>> begin Dataset section
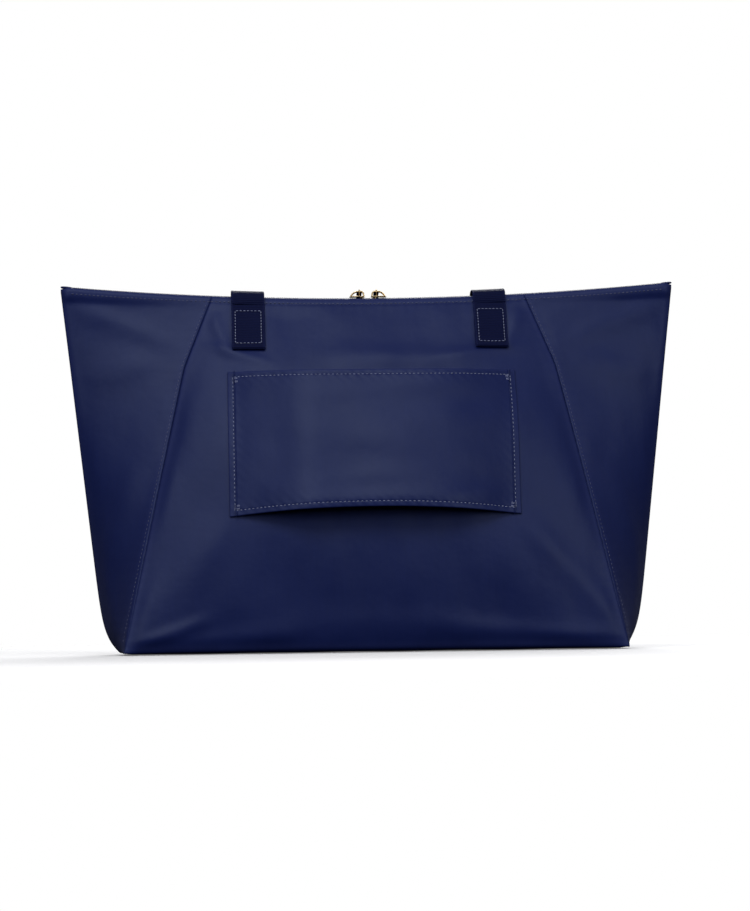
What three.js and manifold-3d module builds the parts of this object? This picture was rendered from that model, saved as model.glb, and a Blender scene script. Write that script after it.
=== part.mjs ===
// A foldable nylon tote bag with a zipped top, a luggage sleeve on its back, two webbing
// handles and a stow pouch inside.
//
// Millimetres. +Z is up and +X is to the right for someone looking at the luggage sleeve,
// which faces -Y. The origin is the middle of the underside of the base.
import * as THREE from 'three';
import { mergeVertices } from 'three/addons/utils/BufferGeometryUtils.js';
import Module from 'manifold-3d';

const manifold = await Module();
manifold.setup();

// The body of the bag.
const FABRIC = 1.6;                   // thickness given to every fabric panel
const TOP_HEIGHT = 306;               // top line at the middle
const ZIP_ARC_RADIUS = 2900;          // the top line sags, so its ends stand higher
const BASE_HALF_WIDTH = 214;
const BASE_HALF_DEPTH = 75;
const TOP_HALF_DEPTH = 7;
const CENTRE_BULGE = 28;              // how far the belly stands out from a straight line
const SEAM_BULGE = 4;
const SEAM_BEND = 0.8;                // the panel seams turn inwards above this height share
const SEAM_HALF_WIDTH_AT_BEND = 160;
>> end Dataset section
▶ **What you will do**
Exactly reproduce every line of the data above.

▶ **Correct response**
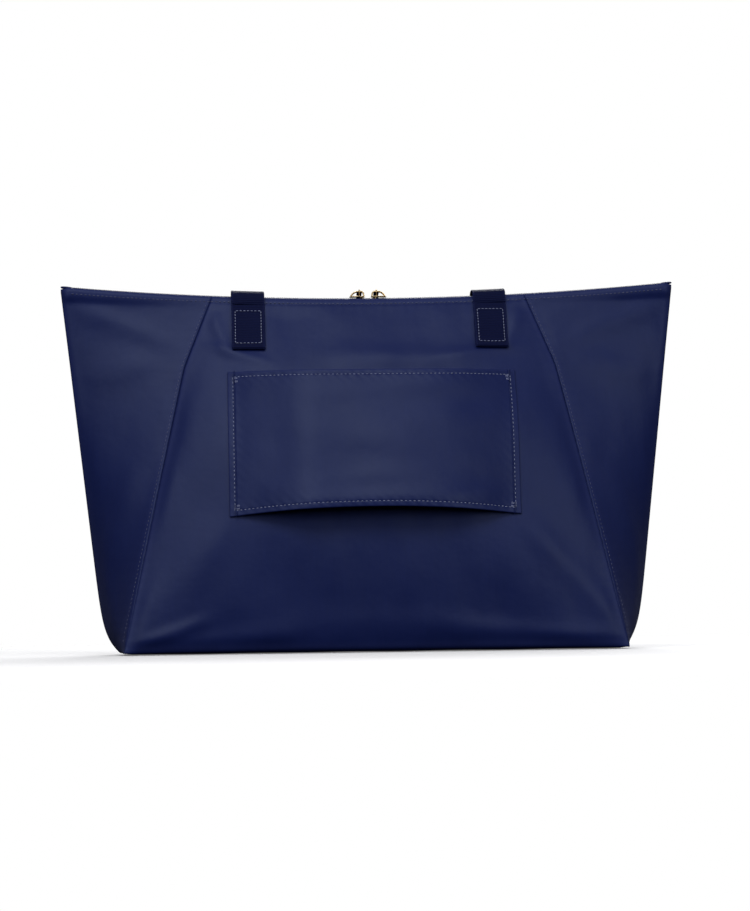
What three.js and manifold-3d module builds the parts of this object? This picture was rendered from that model, saved as model.glb, and a Blender scene script. Write that script after it.
=== part.mjs ===
// A foldable nylon tote bag with a zipped top, a luggage sleeve on its back, two webbing
// handles and a stow pouch inside.
//
// Millimetres. +Z is up and +X is to the right for someone looking at the luggage sleeve,
// which faces -Y. The origin is the middle of the underside of the base.
import * as THREE from 'three';
import { mergeVertices } from 'three/addons/utils/BufferGeometryUtils.js';
import Module from 'manifold-3d';

const manifold = await Module();
manifold.setup();

// The body of the bag.
const FABRIC = 1.6;                   // thickness given to every fabric panel
const TOP_HEIGHT = 306;               // top line at the middle
const ZIP_ARC_RADIUS = 2900;          // the top line sags, so its ends stand higher
const BASE_HALF_WIDTH = 214;
const BASE_HALF_DEPTH = 75;
const TOP_HALF_DEPTH = 7;
const CENTRE_BULGE = 28;              // how far the belly stands out from a straight line
const SEAM_BULGE = 4;
const SEAM_BEND = 0.8;                // the panel seams turn inwards above this height share
const SEAM_HALF_WIDTH_AT_BEND = 160;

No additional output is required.